The level of exposure to a full-time power station worker is roughly the same as that of a hospital worker - and considerably less than that of airline flight crew.

Radiation detection equipment is used constantly to monitor levels and ensure they are not exposed to any danger - but in fact it is more likely to pick up increased radiation from outside sources than from the site itself.

Jim Benton recalled the Chernobyl incident of 20 years ago: “We detected something had happened here before there was any announcement from Russia.

“Our instruments were showing something had happened but we knew it wasn't from Sizewell. It was a totally different kind of radioactivity. You can spot where it has come from.”

His colleague Mick Butler recalled that one worker lost the clothes off his back - literally - after the Chernobyl disaster.

“His mother had washed his sweater and left it out on the line to dry. The wind was coming from the east and radioactive particles settled on the sweater.

“He managed to get into the reactor building to do his work, but on the way out the detectors went completely haywire.

“It took some time to realise it was the sweater that was setting them off and he had to take it off there and then.

“I don't think he ever got it back - it was treated as low-level radioactive waste!”

SIZEWELL A's control room has changed little since it started generating electricity in the 1960s.

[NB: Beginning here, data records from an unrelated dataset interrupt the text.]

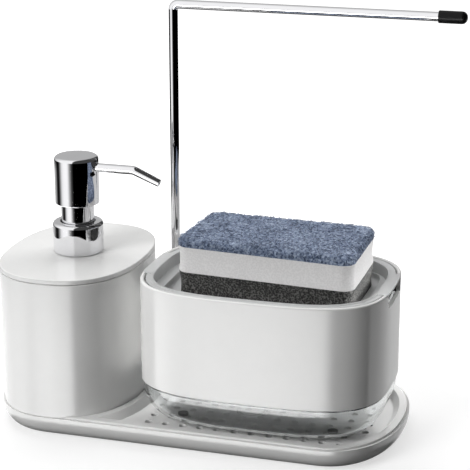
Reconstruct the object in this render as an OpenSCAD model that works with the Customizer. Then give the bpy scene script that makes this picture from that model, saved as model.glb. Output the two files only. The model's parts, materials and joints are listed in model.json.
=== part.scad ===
// Sink-side caddy: an oval soap bottle with a push pump, a sponge holder on a drip
// tray, and a cloth rail, all carried by one base. Lengths are in millimetres.

/* [Base] */
// Height of the base's rim above the table
base_h = 14.3; // [13.4:0.1:18]
// How far the base stands out past the bottle
base_flare = 0.8; // [0.4:0.1:1.5]
// Horizontal radius of the rounded lower edge
base_round_x = 10; // [6:0.5:10.5]
// Vertical radius of the rounded lower edge
base_round_z = 12; // [8:0.5:12.5]
// Wall and floor of the base
base_wall = 2.4; // [2:0.1:2.8]
// How far the base stands out past the holder's right end
base_margin = 9.3; // [7:0.1:14]
// Length of the rounded right end
base_end_len = 46; // [42:1:66]
// Squareness of the right end, 2 is an ellipse
base_end_square = 2.2; // [2:0.1:2.6]
// Depth of the seat that takes the bottle's foot
seat_depth = 9.5; // [8:0.1:9.6]
// Radius of the rubber feet
foot_r = 6; // [5:0.5:7]
// Thickness of the rubber feet
foot_t = 1.6; // [1.4:0.1:2]
// How far the rubber feet stand proud of the base
foot_proud = 0.6; // [0.5:0.1:0.8]

/* [Drip tray] */
// How far the tray's lip stays inside the base's edge
lip_inset = 1.5; // [1:0.1:2]
// Thickness of the lip
lip_t = 1.6; // [1.4:0.1:2]
// Width of the lip
lip_w = 5; // [4:0.5:6]
// Width of the sloped wall inside the lip
slope_w = 4; // [3:0.5:5]
// Thickness of the tray's floor
tray_t = 1.6; // [1.4:0.1:2]
// Depth of the tray's floor below the top of the lip
tray_depth = 4.4; // [3.6:0.1:5]
// Diameter of the drain holes
drain_d = 4.6; // [3:0.1:5]
// Spacing of the drain holes
drain_pitch = 11.4; // [10:0.1:14]

/* [Soap bottle] */
// Half the bottle's section from side to side
bottle_half_x = 46; // [42:0.5:47]
// Half the bottle's section from front to back
bottle_half_y = 64; // [62:0.5:66]
// Squareness of the section, 2 is an ellipse
bottle_square = 2.4; // [2.2:0.1:2.8]
// Height of the visible bottle wall
bottle_h = 89.5; // [80:0.5:95]
// Wall of the bottle
bottle_wall = 2.2; // [1.8:0.1:2.6]
// Thickness of the bottle's floor
bottle_floor = 2.4; // [2:0.1:3]
// How far the bottle's foot is set in to enter the seat
bottle_foot_inset = 3.4; // [3:0.1:3.8]

/* [Lid] */
// Thickness of the lid plate
lid_t = 3; // [2.4:0.1:4]
// Height of the shadow groove under the lid
lid_groove = 0.5; // [0.3:0.1:0.8]
// Height of the lid's plug inside the bottle
plug_h = 6; // [5:0.5:8]
// Wall of the plug
plug_wall = 2; // [1.6:0.1:2.6]
// Height of the neck that carries the pump
neck_h = 13.2; // [12:0.1:14]
// Outer radius of the neck
neck_r = 14; // [13.6:0.1:14.2]
// Section of the seal round the plug
seal_w = 0.9; // [0.6:0.1:1]

/* [Pump] */
// Outer radius of the screw collar
collar_r = 16.5; // [16.2:0.1:18]
// Height of the screw collar
collar_h = 20.2; // [19.8:0.1:21]
// Wall of the screw collar
collar_wall = 2.2; // [1.8:0.1:2.2]
// Radius of the collar's rounded shoulder
collar_round = 2.4; // [1.5:0.1:2.5]
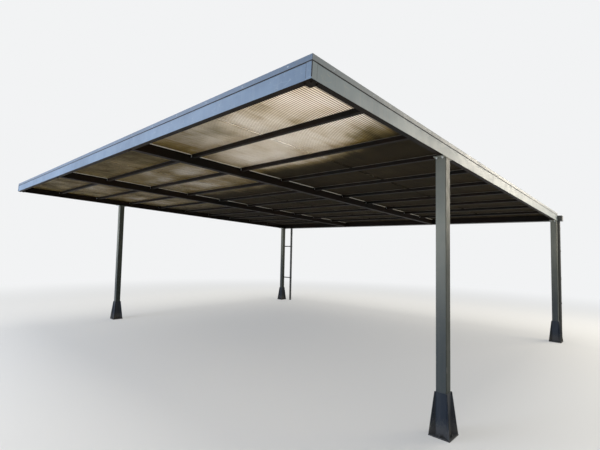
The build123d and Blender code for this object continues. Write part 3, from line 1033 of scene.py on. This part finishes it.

It is staffed 365 days a year 24 hours a day keeping power running into the national grid.

Kevin Oxford is a relatively new boy at Sizewell A - he arrived in 2002 and moved to Rendlesham.

He was monitoring one of the reactors in the control room under the watchful gaze of shift manager Dick Smith - another refugee from Cliff Quay.

Mr Oxford said: “At the moment everything we do is about generating electricity safely. That will all change at the end of the year with the end of generation.

“The job will change - but we will still have a job to do defuelling the power station and preparing for decommission.

“That will last three years and then, who knows? Maybe we'll be looking at Sizewell C by then!”

There are two reactors, producing a total of 440 megawatts of electricity - enough to power a third of East Anglia. The reactors use 26,500 fuel rods each.

Each fuel rod contains enough fuel to last an average 10 years - depending on where it is placed in the reactor. The used fuel rods are taken by train to Sellafield in Cumbria for reprocessing.